Stored data -

# # # # #

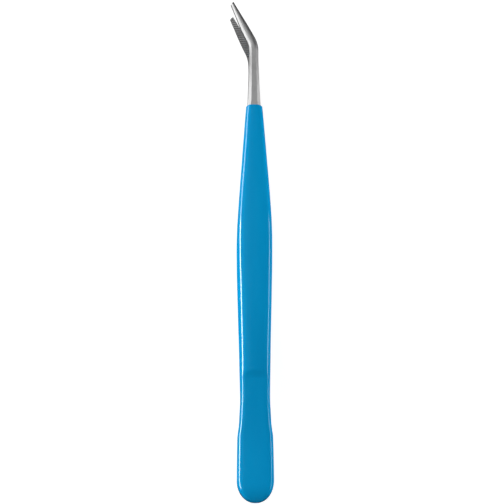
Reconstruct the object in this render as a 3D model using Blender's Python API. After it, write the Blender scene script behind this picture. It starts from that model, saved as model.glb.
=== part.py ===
"""Bent-nose hobby tweezers with a dipped vinyl grip.

Two mirrored steel blades are spot-welded together at the heel and dipped in
blue vinyl up to the bare, bent and serrated tips. Squeezing the grip bends
each blade at its flexure line, so the vinyl and the steel are split there into
a fixed heel and two sprung arms.

The tweezers lie on the rear grip: the butt is at -Y, the tips are at +Y, the
arms open along Z and the tips bend towards -X. Sizes are in millimetres until
`place` turns them into metres; a station is a distance from the butt along Y.
"""

import math

import bmesh
import bpy
from mathutils import Vector

METRES = 0.001
LENGTH = 160.0

# Gap that keeps neighbouring pieces apart, and the vinyl coat over the steel.
CLEARANCE = 0.3
COAT = 0.85
MOUTH_COAT = 0.48
MOUTH_COAT_START = 110.0

# Stations along the tweezers.
ROUND_END = 6.6
BUTT_COAT = 1.6
BUTT_EDGE_RADIUS = 2.0
FLEXURE = 38.1
GRIP_START = 64.0
GRIP_END = 112.0
MOUTH = 124.0
TAPER_START = 138.5
BEND_START = 142.5
JAW_ROOT = 146.5
SERRATION_START = 145.2

# Opening of the arms: half the distance between the blades' inner faces.
HEEL_HALF_GAP = 0.15
SPREAD_START = 16.0
SPREAD = 4.38
STEP_START = 36.9
STEP_END = 39.3
STEP_RISE = 0.42
JAW_DIP = 0.5
JAW_OPENING = math.radians(1.9)

# Blade section. Bevels are shares of the half width; the height of the side
# below a bevel, and of the land below the jaw's ridged back, is a share of the
# thickness. A jaw peak of 1 would be a half round and of 2 a straight roof.
# Each pair of stations is where one section turns into the next. The land that
# ends a groove at each side takes no more of a half width than its limit.
BLADE_THICKNESS = 1.3
SHAFT_THICKNESS = 1.5
TIP_THICKNESS = 0.95
GRIP_BEVEL = 0.16
SHAFT_BEVEL = 0.52
GRIP_SIDE = 0.78
SHAFT_SIDE = 0.50
JAW_LAND = 0.3
JAW_PEAK = 1.2
BEVEL_GROWTH = (119.0, 126.0)
JAW_ROUNDING = (142.5, 147.0)
GROOVE_PITCH = 0.67
GROOVE_DEPTH = 0.2
GROOVE_END_LAND = 0.16
GROOVE_LAND_LIMIT = 0.33

# Bend of the jaws in the XY plane, and the slanted cut across their ends.
BEND_RADIUS = 11.5
BEND_ANGLE = math.radians(25.2)
TIP_CUT_ANGLE = math.radians(50.0)

# Vinyl section: the flat middle ends in rounded sides, which take up nearly
# all of the height. No rounding takes more of a half width than its limit.
SIDE_ROUNDING = 2.5
SIDE_FULLNESS = 0.94
ROUNDING_LIMIT = 0.8

# Spot welds that hold the blades together, inside the heel.
WELD_STATIONS = (8.0, 15.0)
WELD_DIAMETER = 3.0
WELD_INSET = 0.1

# Detail of the meshes: points round a corner or a weld, rings round the butt,
# spacing of the rings along each stretch, how far a cutter runs past, and how
# near to the tip's cut, in metres, a point counts as on it.
CORNER_POINTS = 5
WELD_SEGMENTS = 24
BUTT_RINGS = 9
FIRST_BUTT_RING = 0.35
HEEL_SPACING = 1.6
STEP_SPACING = 0.3
LEG_SPACING = 2.4
GRIP_SPACING = 3.2
MOUTH_SPACING = 1.8
BLADE_SPACING = 4.2
BEVEL_SPACING = 1.0
SHAFT_SPACING = 1.2
OVERRUN = 1.0
CUT_TOLERANCE = 1e-7
SHARP_ANGLE = math.radians(35.0)

# Width of the coated grip at stations along it: heel paddle, waist, finger
# grip, and the taper to the mouth.
GRIP_OUTLINE = (
    (ROUND_END, 10.87),
    (12.6, 10.76),
    (19.8, 10.48),
    (21.6, 10.02),
    (23.4, 9.56),
    (27.0, 9.18),
    (31.5, 8.78),
    (38.0, 8.95),
    (48.0, 9.25),
    (59.0, 9.77),
    (65.0, 10.04),
    (73.0, 10.40),
    (80.0, 10.50),
    (86.0, 10.25),
    (94.0, 9.38),
    (106.0, 7.66),
    (116.0, 6.22),
    (MOUTH, 5.00),
)

# Width of the bare steel, measured across its own direction.
SHAFT_OUTLINE = (
    (MOUTH, 4.10),
    (126.5, 3.78),
    (130.0, 3.48),
    (136.4, 3.02),
    (140.5, 2.80),
    (JAW_ROOT, 2.96),
    (LENGTH, 1.25),
)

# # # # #

Task to complete - Search the lines for the string "from" and copy every line that has it.

Full output -
Reconstruct the object in this render as a 3D model using Blender's Python API. After it, write the Blender scene script behind this picture. It starts from that model, saved as model.glb.
`place` turns them into metres; a station is a distance from the butt along Y.
from mathutils import Vector